Best course at Duke: Dinner 170

With May looming around the corner, more and more people keep asking me, “How does it feel to be almost done?” I still have no answer, but now I realize that there are many things to pick up along the seemingly long road to graduation that I wish I had known about when I first set foot on East Campus during orientation week freshman year. There are many valuable things I learned from my courses, but I learned the most important lessons at Duke outside of class. This is not for lack of going to lecture and taking notes and studying hard, but rather because some lessons must happen outside of the classroom. Most of the important things I have learned have come from spontaneous hangouts on the plaza, elongated study breaks in Bella Union, drawn-out “quick” snack visits from friends to my dorm room and, most of all, laughter-filled conversations at the dinner table.

For most of my sophomore and junior years, I would either order in the majority of my dinners or get them to-go, convinced that I did not have enough time to spare a 30-minute break with other people to catch up on the day. I would go back to my room, confident that my productivity would be higher there. “Studying,” however, usually just meant watching an episode of a television show. It was not until a track injury put me on crutches and ordering in became a necessity that I began to question eating alone. I asked myself, “What is the point of ‘knowing’ people on this campus if I have no idea what is going on in their lives?” I now know I was not too busy for a meal with someone, but I was foolish enough to believe I would not waste 30 minutes on my own. Think about your activities over the course of a regular weeknight. How much time do you waste on Facebook, Twitter, memes or reddit.com? It could certainly add up to at least those 30 minutes. Why not spend it with real people instead?

So this year, I decided to try a little social experiment. At the end of spring 2011, I made a commitment to have dinner with other people at least six days a week for the next full year. Dinner is the time of day to take a break, to exchange ideas and to share food and stories. I think it is possible that I have learned more from over 150 of my peers in the roughly 170 dinners over the past two semesters, than in over 500 days spent in classrooms over the past four years.

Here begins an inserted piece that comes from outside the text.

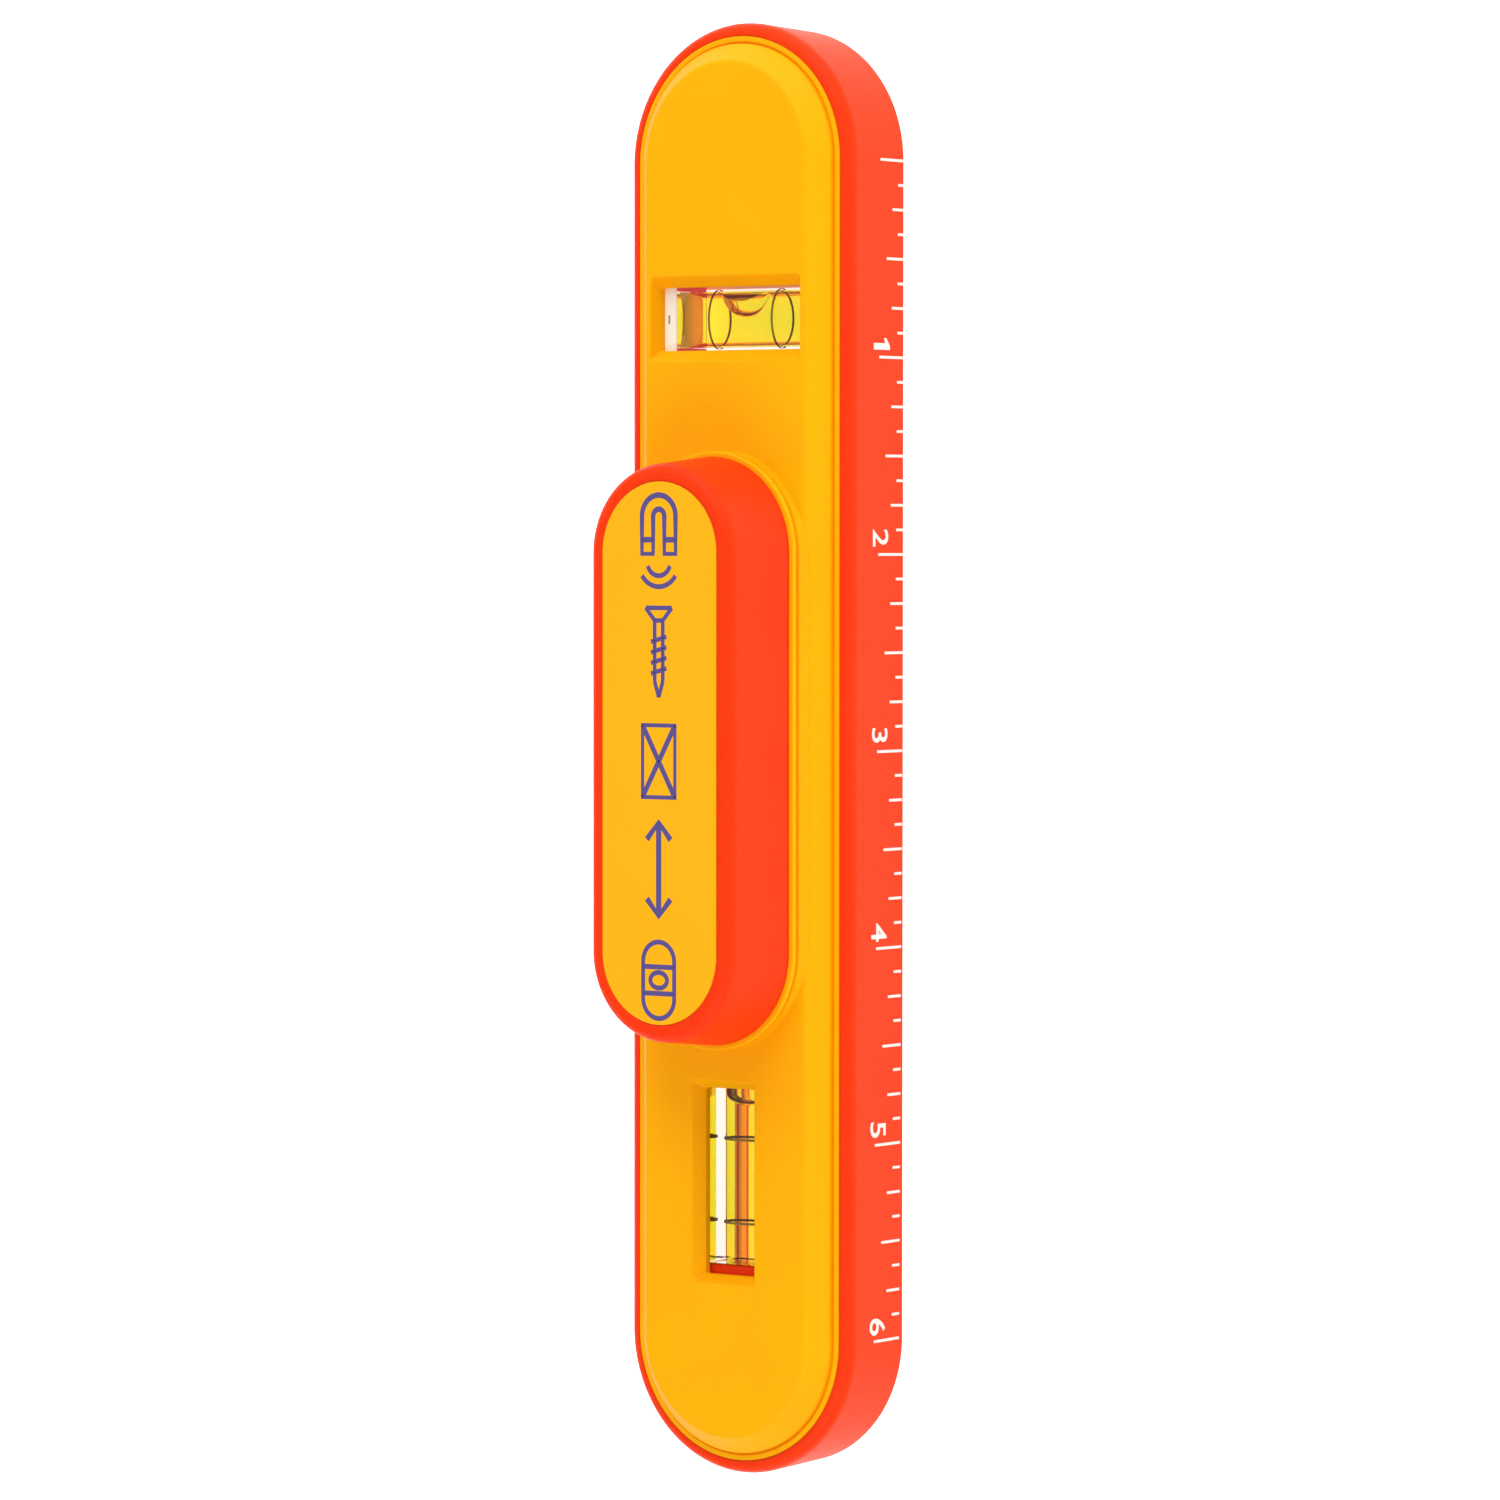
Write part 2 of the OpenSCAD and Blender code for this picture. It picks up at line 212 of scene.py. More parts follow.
def noise(tree, scale, detail):
    """Noise in the object's own metres, so that scale is features per metre."""
    place = tree.nodes.new("ShaderNodeTexCoord")
    found = tree.nodes.new("ShaderNodeTexNoise")
    found.inputs["Scale"].default_value = scale
    found.inputs["Detail"].default_value = detail
    found.inputs["Roughness"].default_value = 0.55
    tree.links.new(place.outputs["Object"], found.inputs["Vector"])
    return found


def spread(tree, source, low, high):
    """Maps the middle of a noise output to a range."""
    found = tree.nodes.new("ShaderNodeMapRange")
    found.inputs["From Min"].default_value = 0.3
    found.inputs["From Max"].default_value = 0.7
    found.inputs["To Min"].default_value = low
    found.inputs["To Max"].default_value = high
    tree.links.new(source, found.inputs["Value"])
    return found.outputs["Result"]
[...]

Sometimes it is the simple realization that someone else shares your love for Dame’s Chicken and Waffles, or that you mix the same milkshake flavors at Cookout, or that you are not the only person who becomes slightly sinister while playing Settlers of Catan. It is during dinner that I learned that the best place to be on a Wednesday night is Jazz at the Mary Lou. Without the past year’s dinner conversations, I wouldn’t have gone to as many of the incredible restaurants that make Durham “America’s Foodiest Small Town.” At Duke, businesses start, romances blossom and friendships are fostered, all over dinner. Just think about the many friends you “need to catch up with,” but have not spoken to for months. There are so many amazing people at Duke, and, at the end of the day, every single one of them has at least one story to tell.

One person’s story in particular makes me realize how much of a difference we lowly Duke students can make. Jamie Patrick transformed a passion to help people into a fully operational business, West African Ventures in Agriculture (WAVA), that aids farmers in Liberia. I know this because he has been my roommate for two years, but our coming together sprang from an idea tossed around at dinner in 2010, when we barely knew each other. Since that fateful dinner, he has challenged me in many ways but mostly in how I live out my faith as a Christian. His infectious generosity has made me give my time, food and gifts more freely. He has also forced me to face this constant question that I have always been reluctant to acknowledge: How am I going to help impact the people of the world in a positive way? Sure, there are many other examples of Duke students who have done similarly amazing things, but I tell you this story because it calls into question our ridiculous habits of forsaking meals with people for the sake of work or the insidious busyness that runs rampant across our campus. What if I “didn’t have time” to get dinner that night in 2010? Perhaps, now, I would not have one of my closest friends. What a loss it would have been.

I challenge you—take the time to get to know people over a meal. It might change your whole Duke experience. You will always learn something, I promise.

Well, Duke-time is almost up for me. That’s all I’ve got. Flash out.

Caleb Duncanson is a Pratt senior. This is his final column of the semester.